Some people believe that anything is justified in conflict over religious beliefs. Here is some language that I picked up on the Internet (another Sikh forum which will go unrecognized here). The singhsabacanada has been asking questions about the Dasam Granth. The thread from which these statements are gathered is in a section entitled Anti-Sikh Propaganda. Quotes from various posters...
*
Nirbhao?*


Singsabha canada should be razed to the ground and it's leaders treated the same way Guru Sahib treated the masands. It's not worth even going to their website - reading all that nindya can't be good for you.
With snakes masands like these who needs RSS/BJP/Congress.
But it wouldn't suprise me when these guys get a visit from some kharkoo singhs in the near future!!
Singh sabha canada is anti sikh organization who do not believe in religion and very shallow in academics.Jeonwala has been a communist all his life and is still a non believer.
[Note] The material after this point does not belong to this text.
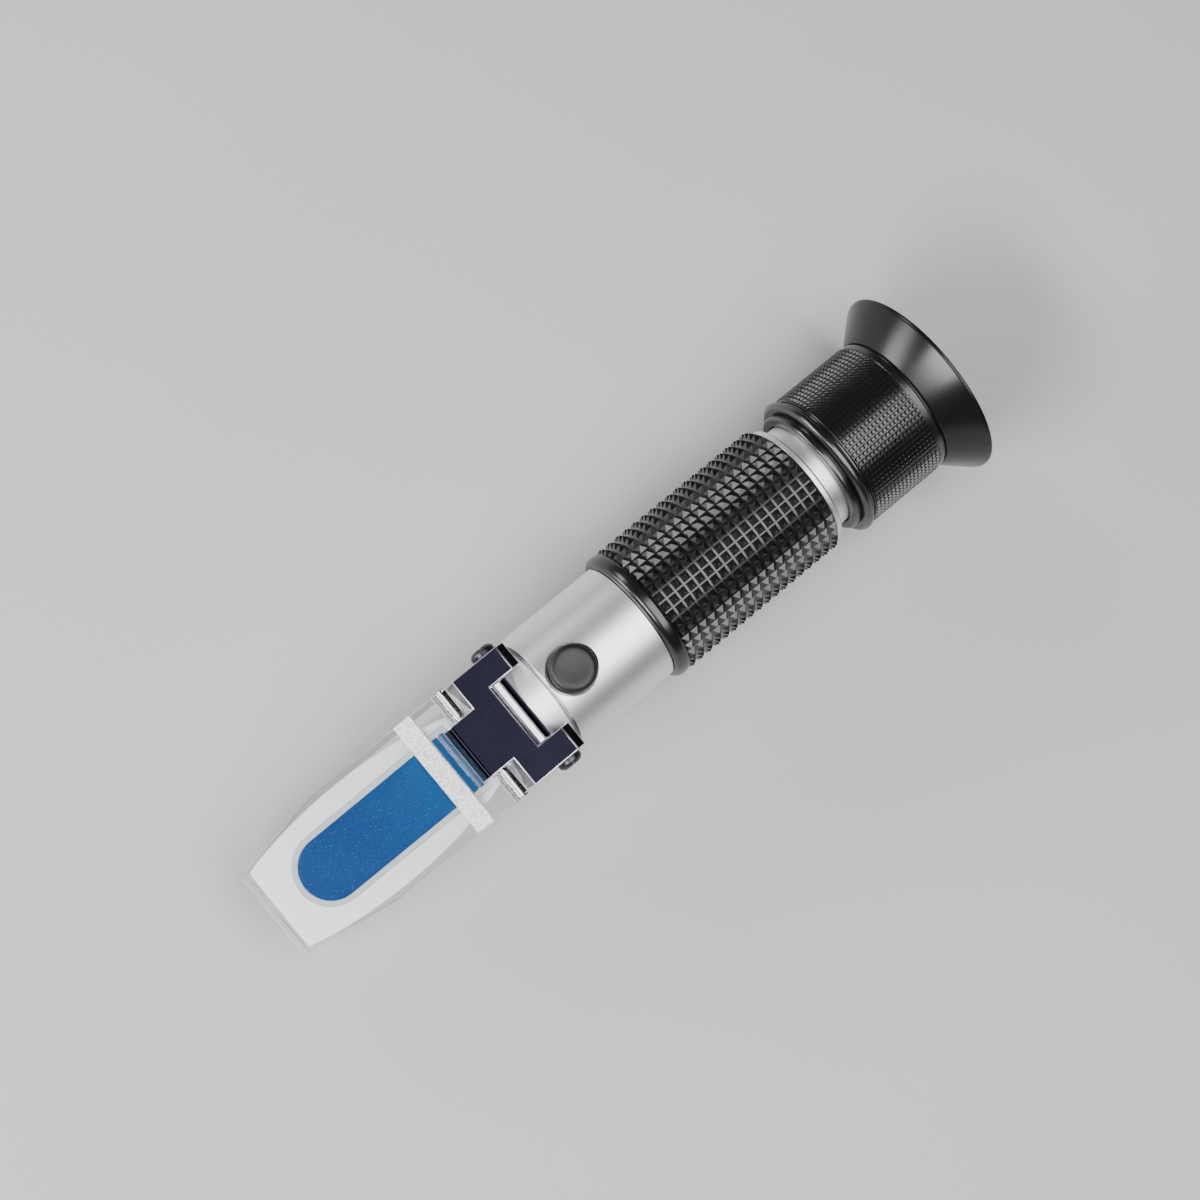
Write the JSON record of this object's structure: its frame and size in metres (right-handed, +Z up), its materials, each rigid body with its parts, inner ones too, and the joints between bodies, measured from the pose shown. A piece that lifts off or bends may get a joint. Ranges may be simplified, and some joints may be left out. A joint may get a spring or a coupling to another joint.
{
  "type": "hand-held refractometer",
  "caption": "Hand-held optical refractometer with a hinged clear daylight plate over an inclined glass prism, a rubber grip, a capped calibration port and a focusing eyepiece.",
  "frame": {"origin": "on the optical axis, midway between the daylight plate's front edge and the eyecup's rim", "axes": "+X along the optical axis from the prism end to the eyepiece, +Z up on the daylight plate's side"},
  "size_m": [0.1678, 0.042, 0.042],
  "materials": {
    "satin_aluminium": "satin",
    "bright_chrome": "polished, fine sandblast on the inclined face",
    "dark_chrome": "dark mirror",
    "black_rubber": "semi-gloss moulded",
    "black_plastic": "semi-gloss",
    "black_anodised": "matt black",
    "steel": "turned",
    "brass": "turned",
    "bimetal": "rolled strip",
    "sealant": "satin",
    "blue_glass": "polished",
    "clear_glass": "polished",
    "clear_acrylic": "polished"
  },
  "bodies": {
    "barrel": {"main_tube": "satin_aluminium", "rubber_grip": "black_rubber", "rear_collar": "satin_aluminium", "prism_holder": "bright_chrome", "prism": "blue_glass", "prism_seal": "sealant", "hinge_block": "dark_chrome", "hinge_pin": "steel", "hinge_screw_left": "steel", "hinge_screw_right": "steel", "calibration_bushing": "brass", "bimetal_strip_top": "bimetal", "bimetal_strip_bottom": "bimetal", "strip_carrier": "black_anodised", "strip_screw_top": "steel", "strip_screw_bottom": "steel", "aperture_stop": "black_anodised", "reticle_holder": "black_anodised", "reticle": "clear_glass", "reticle_retainer": "black_anodised", "nose_o_ring": "black_rubber", "neck_o_ring": "black_rubber"},
    "flap": {"daylight_plate": "clear_acrylic"},
    "port_cap": {"calibration_cap": "black_rubber"},
    "objective": {"lens_cell": "black_anodised", "objective_lens": "clear_glass", "objective_retainer": "black_anodised"},
    "adjuster": {"calibration_screw": "steel"},
    "eyepiece": {"lens_barrel": "black_anodised", "guide_pin": "steel", "field_lens": "clear_glass", "lens_spacer": "black_anodised", "eye_lens": "clear_glass", "lens_retainer": "black_anodised"},
    "focus": {"focus_ring": "black_plastic", "ring_retainer": "black_anodised", "eyecup": "black_rubber"}
  },
  "joints": [
    {"name": "plate_hinge", "type": "hinge", "parent": "barrel", "child": "flap", "pos_m": [-0.03458, 0, 0.01091], "axis": [0, 1, 0], "range_deg": [0, 115]},
    {"name": "cap_pull", "type": "slide", "parent": "barrel", "child": "port_cap", "axis": [0, 0, 1], "range_m": [0, 0.012]},
    {"name": "lens_shift", "type": "slide", "parent": "barrel", "child": "objective", "axis": [0, 0, 1], "range_m": [-0.0005, 0.0005], "deforming": ["bimetal_strip_top", "bimetal_strip_bottom"]},
    {"name": "calibration_turn", "type": "hinge", "parent": "objective", "child": "adjuster", "pos_m": [-0.01188, 0, 0], "axis": [0, 0, 1], "range_deg": [-361, 361]},
    {"name": "eyepiece_travel", "type": "slide", "parent": "barrel", "child": "eyepiece", "axis": [1, 0, 0], "range_m": [-0.00241, 0.00301]},
    {"name": "focus_turn", "type": "hinge", "parent": "eyepiece", "child": "focus", "pos_m": [0, 0, 0], "axis": [1, 0, 0], "range_deg": [-144, 180]}
  ],
  "couplings": [
    {"joint": "calibration_turn", "follows": "lens_shift", "rad_per_m": 12566},
    {"joint": "eyepiece_travel", "follows": "focus_turn", "m_per_rad": 0.00095493}
  ]
}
Recently he grew hair to mislead sikhs on Dasam granth and other writings. This thug group was started by kala afghana and Spokesman. Spokesman now is openly disowning all our Gurus except Guru nanak. He says that SGGS is not compiled by guru arjan dev ji.This is open now.


----------



## spnadmin (Nov 1, 2009)

*re: What Ever Happened to Nirbhao & Nirvair in The Ongoing Campaign Singhsabacanada?*

Some think there should never be questions or debates where scriptures are concerned. If you do not abide by that you are a lunatic. 

*Nirvair* ?

(quoted material)


 In fact we should never rake up arguements on our scriptures. Scriptures are to be followed with faith and not open to academic debates. unfortunately there is a fringe lunatic element ...


----------



## spnadmin (Nov 3, 2009)

*Re: What Ever Happened to Nirbhao & Nirvair in The Ongoing Campaign Singhsabacanada?*

*Accusations and Threats of assault* - *Nibhao?
*
(quoted material)

 Let the sangat put the haar of shoes around these low lifes necks and put them on a donkey and beat them from village to village. Blacken these low lifes faces.


----------



## spnadmin (Nov 3, 2009)

*Re: What Ever Happened to Nirbhao & Nirvair in The Ongoing Campaign Singhsabacanada?*

*Gur prasaad?*

(quoted material)
Thugs like Gyani Jarnail Singh, Tejwant Singh, Naranoyjot Kaur, Khalsa Fauj slander Dasam Granth day in and out and support low lifes like Darshan Ragi on SPN ,,,,


----------



## Admin (Nov 3, 2009)

*Re: What Ever Happened to Nirbhao & Nirvair? The Ongoing Campaign contra Singhsabacan*

Gurfateh Narayanjot ji, 

It is really shameful that such ferocious minds are freely allowed to tread on so called respectable public sikh forums... only spiritually blind administration can allow such toothless Scholars p) a freeway and allow such corrupted minds to make a mockery of Sikh, Sikhi & Sikhism... :happysingh: 

It is really amazing that how a small bunch of these crooks can move from forum to forum all over the internet like paid agents and create an illusion that there are many people taking their s.hit... These people shamelessly use multiple ids... and think they can get away with it and i would like to quote a classic case of of their gang members {Singh (Only5)}, now banned from SPN for shamelessly using multiple ids, and who is roaming free on other so called Sikhi forums with a username Only5, correct me if i am wrong!).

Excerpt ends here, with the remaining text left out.